Voyons à présent en quoi notre dernier rapport propose une approche différente de l’autre article, par une coalition d’organismes environnementaux. Les auteurs de cet article recommandent une législation fédérale définissant des bilans des émissions national et infranationaux. Idéalement, cette division serait réalisée en coopération et informée par les conseils d’experts indépendants. Mais si nécessaire, le gouvernement fédéral diviserait un « capital » d’émissions permises entre les provinces et les territoires. Ils adressent d’ailleurs une mise en garde : « Si tous les gouvernements infranationaux ne sont pas responsabilisés publiquement pour la réduction des gaz à effet de serre, cela risque de diluer la responsabilité des politiques climatiques adoptées et de beaucoup affaiblir l’ensemble du cadre de responsabilisation. »

Nous sommes d’accord avec plusieurs recommandations de la coalition, mais celle-ci mérite une discussion plus approfondie.

Les défis de la responsabilisation centralisée

Au bout du compte, les cadres de responsabilisation ne procurent qu’une certitude nuancée – imparfaite – quant aux changements politiques à venir. Les parlements de demain peuvent adopter de nouvelles lois et se défaire des obligations climatiques.
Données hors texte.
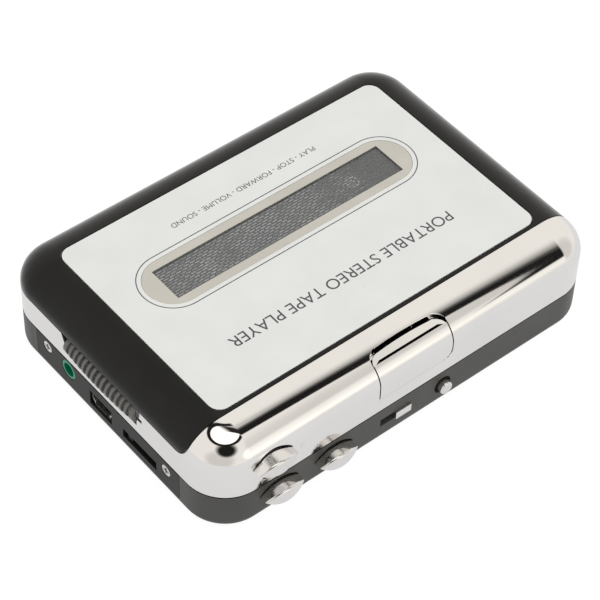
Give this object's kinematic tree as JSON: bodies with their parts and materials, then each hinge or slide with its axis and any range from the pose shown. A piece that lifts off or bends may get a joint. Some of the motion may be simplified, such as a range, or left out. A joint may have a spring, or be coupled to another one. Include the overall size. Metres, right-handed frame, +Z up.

L’échec d’un gouvernement dans l’atteinte de cibles climatiques pourrait donner matière à des poursuites, mais les conséquences les plus lourdes seront toujours l’atteinte à la réputation et le coût politique (sans compter l’aggravation de la crise climatique).

En fait, si le gouvernement fédéral déterminait des cibles pour les provinces et les territoires, ceux-ci pourraient bien décider de s’en laver les mains et en profiter pour transférer le risque politique et le fardeau de la responsabilisation directement sur les épaules d’Ottawa. De plus, des cibles infranationales ancrées dans la législature fédérale risquent d’être une pomme de discorde dans les débats intergouvernementaux au lieu d’encourager cette collaboration si nécessaire. Elles risquent en outre de dissuader le gouvernement d’une province ou d’un territoire de mettre en œuvre ses propres politiques ambitieuses, ou de le rendre réfractaire à la stratégie fédérale. Cela risque en réalité de saper les bases du futur cadre de responsabilisation fédéral.

Bref, les cadres de responsabilisation ne sont pas une solution magique. Ils ne sauraient se substituer à une politique qui procède graduellement vers des objectifs de plus en plus ambitieux, et qui soit assez sévère pour permettre l’atteinte des cibles à long terme. Ce n’est pas un sésame ouvrant la porte du consensus interpartisan – au Royaume-Uni, le consensus politique sur la question climatique a précédé la législation sur les changements climatiques. Ils ne peuvent pas à eux seuls résoudre les vieux débats sur la contribution de tous les gouvernements du pays à la réduction des émissions.

Les conditions du succès

Un cadre canadien de responsabilisation pourrait, toutefois, créer les conditions propices au succès à long terme avec une approche plus nuancée.

Le gouvernement fédéral devrait définir des cibles juridiquement contraignantes uniquement pour l’ensemble du pays. Il devrait donner des indications techniques dans ses analyses et ses prévisions – à titre d’information seulement – au sujet de différents scénarios de stratégie de réduction des émissions à l’échelle des provinces et des territoires.

Nous recommandons par ailleurs à Ottawa de créer des mesures incitatives pour encourager les provinces et les territoires – et les autres ordres de gouvernement – à adopter leurs propres cadres de responsabilisation sur les assises de stratégies bien à eux.

Pour ce qui est d’établir une politique durable assez rigoureuse pour l’atteinte de nos cibles, le gouvernement du Canada a les meilleures chances de succès si plusieurs ordres de gouvernement mettent la main à la pâte armés de leurs stratégies. On aurait donc les différents paliers étatiques dotés de leurs propres moyens d’action, établis selon leurs lois, leurs règlements et leurs analyses : différentes régions qui adapteraient les stratégies aux défis de réduction des émissions, aux occasions à saisir et au contexte qui sont les leur.

La voie vers une stratégie cohérente et le succès climatique à long terme

Mais ne voit-on pas se profiler un avenir caractérisé par une mosaïque de politiques, avec de possibles divergences et omissions d’un océan à l’autre? Oui.

Toutefois, les cadres de responsabilisation ont leur utilité là aussi. La réalisation d’une politique nationale cohérente et assez contraignante passe obligatoirement par des eaux troubles et des dialogues pas toujours faciles. En fait, la mise noir sur blanc d’une information transparente sur les prévisions des émissions et les plans stratégiques, et leur discussion dans des débats constructifs, même s’ils sont difficiles, sont des étapes indispensables.

C’est peut-être contre-intuitif, mais le cadre de responsabilisation le plus puissant n’est pas un bâton, mais plutôt une lampe de poche. Pour arriver ensemble à la terre promise, il nous faut trouver comment éclairer toujours un peu plus chaque pas que nous faisons.